> Stated problem
Look below for the line containing "Write the three.js"; from there through the line containing "of the case.", both lines included, please set down each line exactly and nothing else.

> Exercise inputs
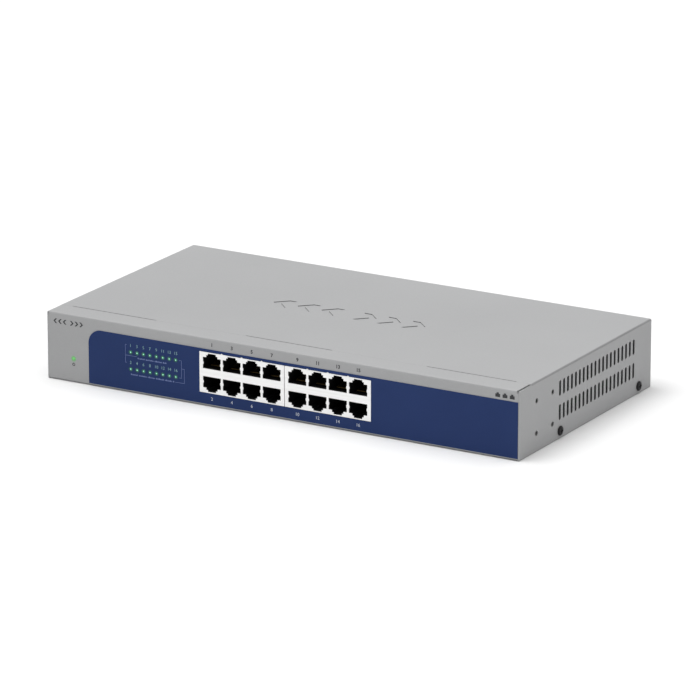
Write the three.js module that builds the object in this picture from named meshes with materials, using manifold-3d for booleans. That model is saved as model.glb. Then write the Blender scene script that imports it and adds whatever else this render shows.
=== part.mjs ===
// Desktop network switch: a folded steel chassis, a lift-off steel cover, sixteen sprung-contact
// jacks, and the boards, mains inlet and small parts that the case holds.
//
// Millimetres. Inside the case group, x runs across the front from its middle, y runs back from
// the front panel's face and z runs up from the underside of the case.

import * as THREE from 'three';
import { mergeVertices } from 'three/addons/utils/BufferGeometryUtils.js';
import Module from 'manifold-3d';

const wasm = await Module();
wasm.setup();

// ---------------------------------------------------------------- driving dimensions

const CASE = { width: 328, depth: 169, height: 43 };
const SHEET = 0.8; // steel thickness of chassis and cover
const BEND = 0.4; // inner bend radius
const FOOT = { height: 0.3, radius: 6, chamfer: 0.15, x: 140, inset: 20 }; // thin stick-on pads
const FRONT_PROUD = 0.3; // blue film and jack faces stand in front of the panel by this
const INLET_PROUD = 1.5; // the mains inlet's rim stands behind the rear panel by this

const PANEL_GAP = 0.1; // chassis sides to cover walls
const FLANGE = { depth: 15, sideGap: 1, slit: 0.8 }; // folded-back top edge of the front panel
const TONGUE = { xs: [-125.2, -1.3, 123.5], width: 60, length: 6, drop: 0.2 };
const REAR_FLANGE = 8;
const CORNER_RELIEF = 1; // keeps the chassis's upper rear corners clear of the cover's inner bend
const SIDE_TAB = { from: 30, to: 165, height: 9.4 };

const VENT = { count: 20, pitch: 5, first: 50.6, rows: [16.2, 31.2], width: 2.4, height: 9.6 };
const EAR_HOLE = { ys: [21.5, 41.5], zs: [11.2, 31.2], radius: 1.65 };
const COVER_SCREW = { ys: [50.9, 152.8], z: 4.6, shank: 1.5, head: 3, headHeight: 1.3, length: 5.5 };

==

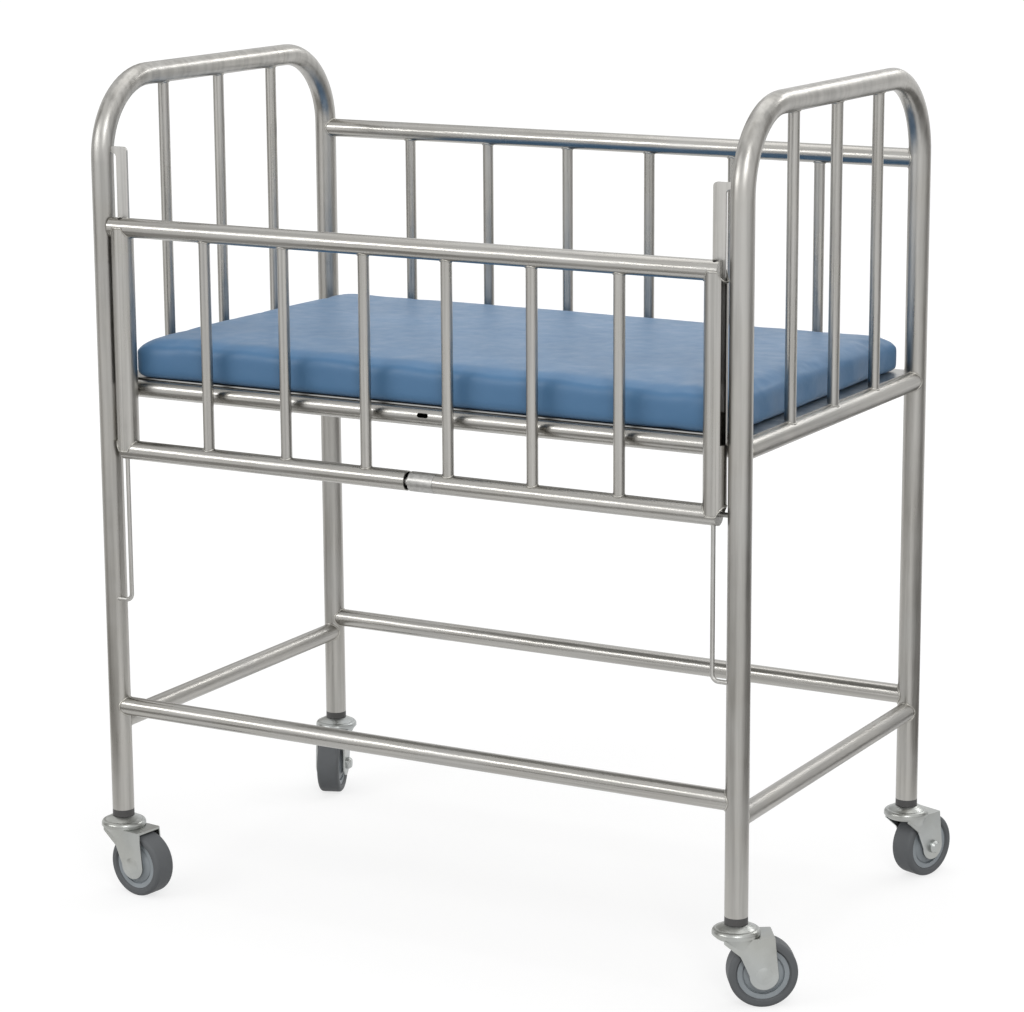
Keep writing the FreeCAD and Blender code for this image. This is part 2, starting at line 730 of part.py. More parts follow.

> Task answer
Write the three.js module that builds the object in this picture from named meshes with materials, using manifold-3d for booleans. That model is saved as model.glb. Then write the Blender scene script that imports it and adds whatever else this render shows.
=== part.mjs ===
// Desktop network switch: a folded steel chassis, a lift-off steel cover, sixteen sprung-contact
// jacks, and the boards, mains inlet and small parts that the case holds.
//
// Millimetres. Inside the case group, x runs across the front from its middle, y runs back from
// the front panel's face and z runs up from the underside of the case.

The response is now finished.